## What is required
Please print the full listing exactly.

## Source excerpt
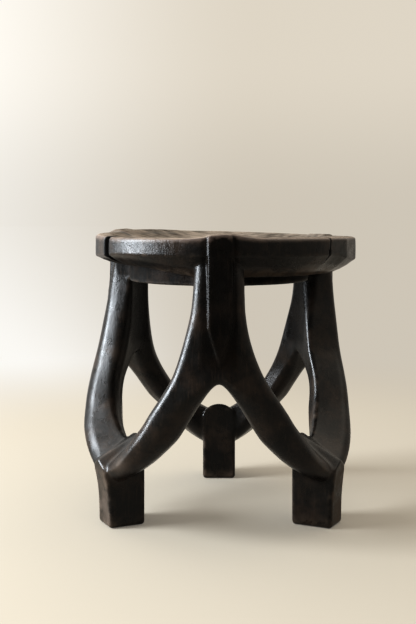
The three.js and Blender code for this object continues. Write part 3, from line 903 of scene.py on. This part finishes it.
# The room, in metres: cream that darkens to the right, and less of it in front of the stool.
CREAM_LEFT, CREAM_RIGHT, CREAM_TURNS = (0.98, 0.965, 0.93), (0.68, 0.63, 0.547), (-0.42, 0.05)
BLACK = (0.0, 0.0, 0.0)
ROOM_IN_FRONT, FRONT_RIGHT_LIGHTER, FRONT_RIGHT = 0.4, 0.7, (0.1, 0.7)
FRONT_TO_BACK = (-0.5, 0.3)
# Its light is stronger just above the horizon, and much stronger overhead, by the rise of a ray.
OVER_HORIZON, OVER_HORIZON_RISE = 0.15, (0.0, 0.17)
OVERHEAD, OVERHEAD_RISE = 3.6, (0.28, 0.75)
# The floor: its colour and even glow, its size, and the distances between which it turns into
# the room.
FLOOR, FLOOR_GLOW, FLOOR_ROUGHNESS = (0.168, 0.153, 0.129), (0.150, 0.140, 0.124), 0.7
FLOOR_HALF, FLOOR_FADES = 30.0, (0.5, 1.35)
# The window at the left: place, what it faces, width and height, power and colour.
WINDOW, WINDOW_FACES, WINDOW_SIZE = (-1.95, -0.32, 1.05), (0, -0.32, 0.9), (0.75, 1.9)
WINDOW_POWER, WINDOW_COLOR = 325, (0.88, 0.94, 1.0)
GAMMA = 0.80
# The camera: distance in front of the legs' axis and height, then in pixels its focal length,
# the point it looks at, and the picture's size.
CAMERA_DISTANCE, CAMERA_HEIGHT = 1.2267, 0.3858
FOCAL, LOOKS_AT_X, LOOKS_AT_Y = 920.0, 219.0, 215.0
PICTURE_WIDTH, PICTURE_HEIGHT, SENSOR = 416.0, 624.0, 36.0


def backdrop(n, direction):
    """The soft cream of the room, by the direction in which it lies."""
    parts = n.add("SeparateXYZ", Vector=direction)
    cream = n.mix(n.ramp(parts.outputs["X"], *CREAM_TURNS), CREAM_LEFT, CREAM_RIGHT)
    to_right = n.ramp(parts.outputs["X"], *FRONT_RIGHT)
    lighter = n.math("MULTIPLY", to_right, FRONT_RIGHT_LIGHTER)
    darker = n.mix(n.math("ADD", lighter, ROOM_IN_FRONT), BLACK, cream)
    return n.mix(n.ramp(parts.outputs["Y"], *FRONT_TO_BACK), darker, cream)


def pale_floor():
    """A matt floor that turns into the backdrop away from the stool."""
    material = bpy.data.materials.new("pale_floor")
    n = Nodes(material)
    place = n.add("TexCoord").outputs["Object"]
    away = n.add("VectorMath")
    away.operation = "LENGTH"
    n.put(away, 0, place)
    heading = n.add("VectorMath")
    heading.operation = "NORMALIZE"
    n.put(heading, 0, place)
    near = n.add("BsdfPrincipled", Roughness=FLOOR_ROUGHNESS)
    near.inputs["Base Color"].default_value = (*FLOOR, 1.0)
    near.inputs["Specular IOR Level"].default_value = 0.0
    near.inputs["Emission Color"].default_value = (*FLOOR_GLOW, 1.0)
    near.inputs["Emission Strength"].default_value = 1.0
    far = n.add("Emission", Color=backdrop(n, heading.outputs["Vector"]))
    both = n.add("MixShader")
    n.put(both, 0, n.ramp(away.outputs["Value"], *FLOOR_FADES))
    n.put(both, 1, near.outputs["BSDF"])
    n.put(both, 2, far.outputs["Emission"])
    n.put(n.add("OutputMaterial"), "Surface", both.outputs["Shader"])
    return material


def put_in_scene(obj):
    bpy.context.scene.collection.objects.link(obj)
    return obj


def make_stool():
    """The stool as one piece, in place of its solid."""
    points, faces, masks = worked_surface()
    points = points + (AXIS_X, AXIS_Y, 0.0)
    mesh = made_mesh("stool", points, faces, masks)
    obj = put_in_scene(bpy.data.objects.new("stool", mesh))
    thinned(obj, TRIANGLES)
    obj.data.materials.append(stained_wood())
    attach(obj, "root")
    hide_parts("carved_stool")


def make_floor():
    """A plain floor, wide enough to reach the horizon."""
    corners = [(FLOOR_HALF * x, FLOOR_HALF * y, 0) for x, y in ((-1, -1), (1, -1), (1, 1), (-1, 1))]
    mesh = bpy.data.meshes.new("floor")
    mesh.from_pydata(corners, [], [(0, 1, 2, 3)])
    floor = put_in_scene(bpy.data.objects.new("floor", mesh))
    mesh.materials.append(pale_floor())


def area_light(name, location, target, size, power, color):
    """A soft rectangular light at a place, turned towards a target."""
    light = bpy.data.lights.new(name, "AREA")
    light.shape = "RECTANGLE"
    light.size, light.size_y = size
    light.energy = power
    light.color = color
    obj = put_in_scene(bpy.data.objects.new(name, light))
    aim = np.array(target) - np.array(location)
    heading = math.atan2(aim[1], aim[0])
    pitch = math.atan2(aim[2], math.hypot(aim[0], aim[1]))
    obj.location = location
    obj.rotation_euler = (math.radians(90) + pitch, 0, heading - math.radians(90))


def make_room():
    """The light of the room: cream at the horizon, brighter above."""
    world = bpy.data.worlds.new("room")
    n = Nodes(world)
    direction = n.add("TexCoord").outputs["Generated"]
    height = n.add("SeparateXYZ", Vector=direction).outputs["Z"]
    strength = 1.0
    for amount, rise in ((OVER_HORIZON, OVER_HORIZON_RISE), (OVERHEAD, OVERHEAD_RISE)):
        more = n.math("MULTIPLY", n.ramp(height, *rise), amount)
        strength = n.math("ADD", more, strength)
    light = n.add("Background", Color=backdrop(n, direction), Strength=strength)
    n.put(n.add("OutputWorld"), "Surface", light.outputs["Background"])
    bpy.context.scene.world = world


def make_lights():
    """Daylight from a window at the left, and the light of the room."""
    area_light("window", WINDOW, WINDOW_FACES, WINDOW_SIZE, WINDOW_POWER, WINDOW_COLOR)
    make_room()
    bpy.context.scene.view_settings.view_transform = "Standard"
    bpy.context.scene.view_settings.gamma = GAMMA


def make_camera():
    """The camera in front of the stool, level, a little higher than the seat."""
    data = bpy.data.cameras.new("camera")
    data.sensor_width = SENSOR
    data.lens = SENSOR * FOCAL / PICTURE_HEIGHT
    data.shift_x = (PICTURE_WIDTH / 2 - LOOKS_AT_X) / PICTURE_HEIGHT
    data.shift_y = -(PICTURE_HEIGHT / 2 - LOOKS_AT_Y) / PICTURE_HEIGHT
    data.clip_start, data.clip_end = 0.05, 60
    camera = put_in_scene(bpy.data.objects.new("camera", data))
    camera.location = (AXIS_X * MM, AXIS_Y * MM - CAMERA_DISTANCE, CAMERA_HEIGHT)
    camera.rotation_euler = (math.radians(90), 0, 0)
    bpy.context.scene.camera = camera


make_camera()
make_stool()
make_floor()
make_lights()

## Solved exercise
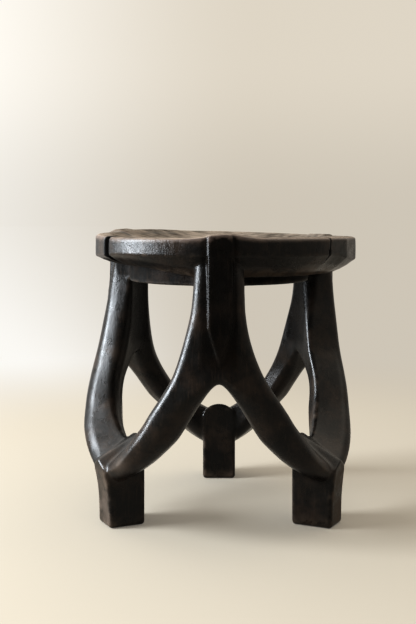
The three.js and Blender code for this object continues. Write part 3, from line 903 of scene.py on. This part finishes it.
# The room, in metres: cream that darkens to the right, and less of it in front of the stool.
CREAM_LEFT, CREAM_RIGHT, CREAM_TURNS = (0.98, 0.965, 0.93), (0.68, 0.63, 0.547), (-0.42, 0.05)
BLACK = (0.0, 0.0, 0.0)
ROOM_IN_FRONT, FRONT_RIGHT_LIGHTER, FRONT_RIGHT = 0.4, 0.7, (0.1, 0.7)
FRONT_TO_BACK = (-0.5, 0.3)
# Its light is stronger just above the horizon, and much stronger overhead, by the rise of a ray.
OVER_HORIZON, OVER_HORIZON_RISE = 0.15, (0.0, 0.17)
OVERHEAD, OVERHEAD_RISE = 3.6, (0.28, 0.75)
# The floor: its colour and even glow, its size, and the distances between which it turns into
# the room.
FLOOR, FLOOR_GLOW, FLOOR_ROUGHNESS = (0.168, 0.153, 0.129), (0.150, 0.140, 0.124), 0.7
FLOOR_HALF, FLOOR_FADES = 30.0, (0.5, 1.35)
# The window at the left: place, what it faces, width and height, power and colour.
WINDOW, WINDOW_FACES, WINDOW_SIZE = (-1.95, -0.32, 1.05), (0, -0.32, 0.9), (0.75, 1.9)
WINDOW_POWER, WINDOW_COLOR = 325, (0.88, 0.94, 1.0)
GAMMA = 0.80
# The camera: distance in front of the legs' axis and height, then in pixels its focal length,
# the point it looks at, and the picture's size.
CAMERA_DISTANCE, CAMERA_HEIGHT = 1.2267, 0.3858
FOCAL, LOOKS_AT_X, LOOKS_AT_Y = 920.0, 219.0, 215.0
PICTURE_WIDTH, PICTURE_HEIGHT, SENSOR = 416.0, 624.0, 36.0


def backdrop(n, direction):
    """The soft cream of the room, by the direction in which it lies."""
    parts = n.add("SeparateXYZ", Vector=direction)
    cream = n.mix(n.ramp(parts.outputs["X"], *CREAM_TURNS), CREAM_LEFT, CREAM_RIGHT)
    to_right = n.ramp(parts.outputs["X"], *FRONT_RIGHT)
    lighter = n.math("MULTIPLY", to_right, FRONT_RIGHT_LIGHTER)
    darker = n.mix(n.math("ADD", lighter, ROOM_IN_FRONT), BLACK, cream)
    return n.mix(n.ramp(parts.outputs["Y"], *FRONT_TO_BACK), darker, cream)


def pale_floor():
    """A matt floor that turns into the backdrop away from the stool."""
    material = bpy.data.materials.new("pale_floor")
    n = Nodes(material)
    place = n.add("TexCoord").outputs["Object"]
    away = n.add("VectorMath")
    away.operation = "LENGTH"
    n.put(away, 0, place)
    heading = n.add("VectorMath")
    heading.operation = "NORMALIZE"
    n.put(heading, 0, place)
    near = n.add("BsdfPrincipled", Roughness=FLOOR_ROUGHNESS)
    near.inputs["Base Color"].default_value = (*FLOOR, 1.0)
    near.inputs["Specular IOR Level"].default_value = 0.0
    near.inputs["Emission Color"].default_value = (*FLOOR_GLOW, 1.0)
    near.inputs["Emission Strength"].default_value = 1.0
    far = n.add("Emission", Color=backdrop(n, heading.outputs["Vector"]))
    both = n.add("MixShader")
    n.put(both, 0, n.ramp(away.outputs["Value"], *FLOOR_FADES))
    n.put(both, 1, near.outputs["BSDF"])
    n.put(both, 2, far.outputs["Emission"])
    n.put(n.add("OutputMaterial"), "Surface", both.outputs["Shader"])
    return material


def put_in_scene(obj):
    bpy.context.scene.collection.objects.link(obj)
    return obj


def make_stool():
    """The stool as one piece, in place of its solid."""
    points, faces, masks = worked_surface()
    points = points + (AXIS_X, AXIS_Y, 0.0)
    mesh = made_mesh("stool", points, faces, masks)
    obj = put_in_scene(bpy.data.objects.new("stool", mesh))
    thinned(obj, TRIANGLES)
    obj.data.materials.append(stained_wood())
    attach(obj, "root")
    hide_parts("carved_stool")


def make_floor():
    """A plain floor, wide enough to reach the horizon."""
    corners = [(FLOOR_HALF * x, FLOOR_HALF * y, 0) for x, y in ((-1, -1), (1, -1), (1, 1), (-1, 1))]
    mesh = bpy.data.meshes.new("floor")
    mesh.from_pydata(corners, [], [(0, 1, 2, 3)])
    floor = put_in_scene(bpy.data.objects.new("floor", mesh))
    mesh.materials.append(pale_floor())


def area_light(name, location, target, size, power, color):
    """A soft rectangular light at a place, turned towards a target."""
    light = bpy.data.lights.new(name, "AREA")
    light.shape = "RECTANGLE"
    light.size, light.size_y = size
    light.energy = power
    light.color = color
    obj = put_in_scene(bpy.data.objects.new(name, light))
    aim = np.array(target) - np.array(location)
    heading = math.atan2(aim[1], aim[0])
    pitch = math.atan2(aim[2], math.hypot(aim[0], aim[1]))
    obj.location = location
    obj.rotation_euler = (math.radians(90) + pitch, 0, heading - math.radians(90))


def make_room():
    """The light of the room: cream at the horizon, brighter above."""
    world = bpy.data.worlds.new("room")
    n = Nodes(world)
    direction = n.add("TexCoord").outputs["Generated"]
    height = n.add("SeparateXYZ", Vector=direction).outputs["Z"]
    strength = 1.0
    for amount, rise in ((OVER_HORIZON, OVER_HORIZON_RISE), (OVERHEAD, OVERHEAD_RISE)):
        more = n.math("MULTIPLY", n.ramp(height, *rise), amount)
        strength = n.math("ADD", more, strength)
    light = n.add("Background", Color=backdrop(n, direction), Strength=strength)
    n.put(n.add("OutputWorld"), "Surface", light.outputs["Background"])
    bpy.context.scene.world = world


def make_lights():
    """Daylight from a window at the left, and the light of the room."""
    area_light("window", WINDOW, WINDOW_FACES, WINDOW_SIZE, WINDOW_POWER, WINDOW_COLOR)
    make_room()
    bpy.context.scene.view_settings.view_transform = "Standard"
    bpy.context.scene.view_settings.gamma = GAMMA


def make_camera():
    """The camera in front of the stool, level, a little higher than the seat."""
    data = bpy.data.cameras.new("camera")
    data.sensor_width = SENSOR
    data.lens = SENSOR * FOCAL / PICTURE_HEIGHT
    data.shift_x = (PICTURE_WIDTH / 2 - LOOKS_AT_X) / PICTURE_HEIGHT
    data.shift_y = -(PICTURE_HEIGHT / 2 - LOOKS_AT_Y) / PICTURE_HEIGHT
    data.clip_start, data.clip_end = 0.05, 60
    camera = put_in_scene(bpy.data.objects.new("camera", data))
    camera.location = (AXIS_X * MM, AXIS_Y * MM - CAMERA_DISTANCE, CAMERA_HEIGHT)
    camera.rotation_euler = (math.radians(90), 0, 0)
    bpy.context.scene.camera = camera


make_camera()
make_stool()
make_floor()
make_lights()